For instance: in High Road to China–one of my fave movies ever–the Bess Armstrong character and the Tom Selleck character (named O’Malley), in between hugging and kissing and bedding with each other, are constantly arguing, yelling at each other, her screaming, “O’Malley!” every few seconds or so, and O’Malley all pissed off because she demanded to fly her own plane and later crashed his plane named Dorothy in Nepal, as they headed to China to find her father, who was being screwed out of millions by his crooked business partner. In the end, of course, they decide to build a good relationship upon leaving western China where her dad is leading a rebellion against some overlord in the 1920s. All novels, Romance genre or not, that build some sexual tension, always have that tension relieved at the end, when love abounds.

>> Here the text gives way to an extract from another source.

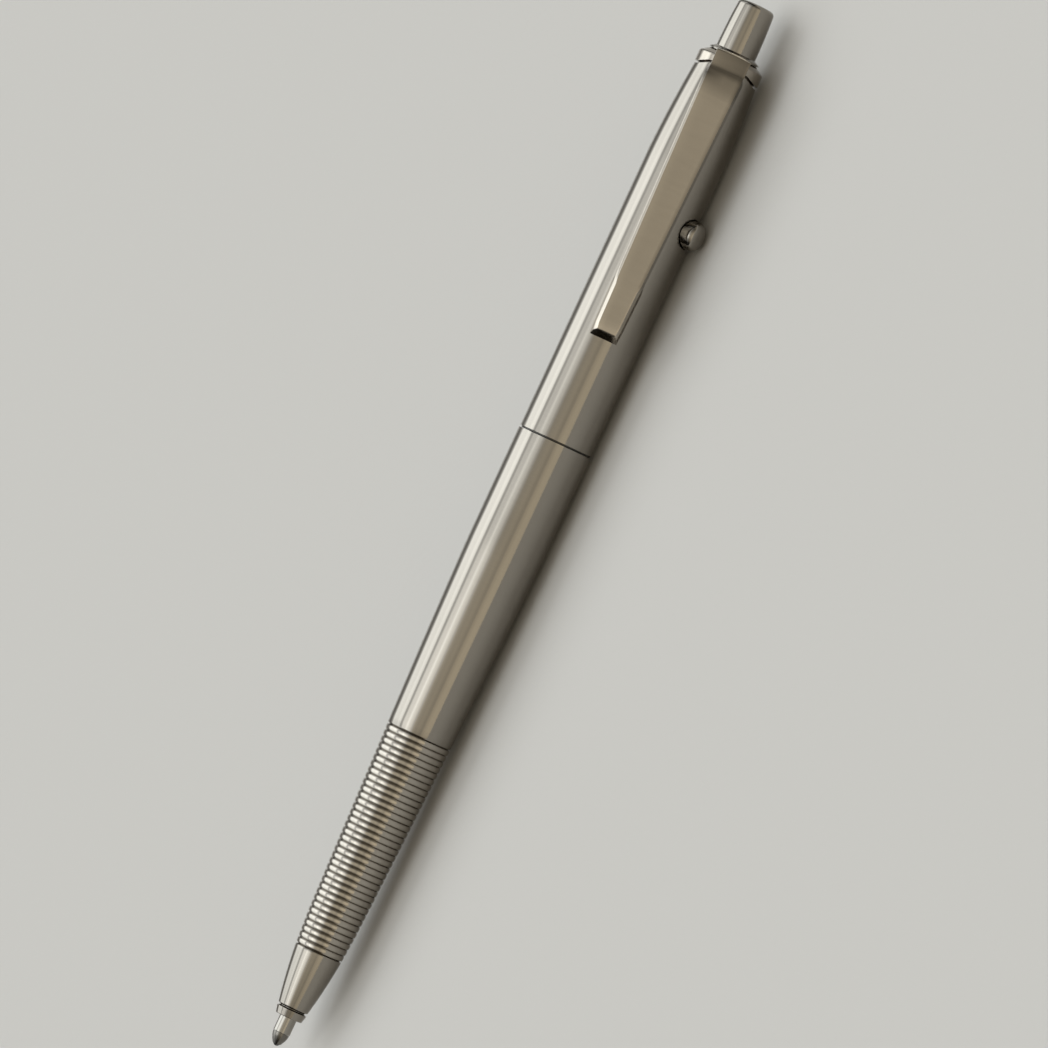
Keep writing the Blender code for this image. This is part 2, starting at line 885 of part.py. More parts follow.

And there is plenty of sexual tension in The Prodigal Band Trilogy. I have already discussed this marriage tension between the bassist Keith and his wife Jarris, in the Drama snippet.. In fact there is sexual tension between each band member and his woman throughout the three-books-in-one trilogy that get resolved at some point.
But the key “romance-sexual tension” partnership within the band and their women is between keyboard-synthist Bryan and his wife, Mo, who marry early and then things begin to go awry as they bring forth children. Prior to having kids, the relationship is as good as it could be; having children become the linchpin for what develops into a rocky relationship, as I will describe below in three snippets.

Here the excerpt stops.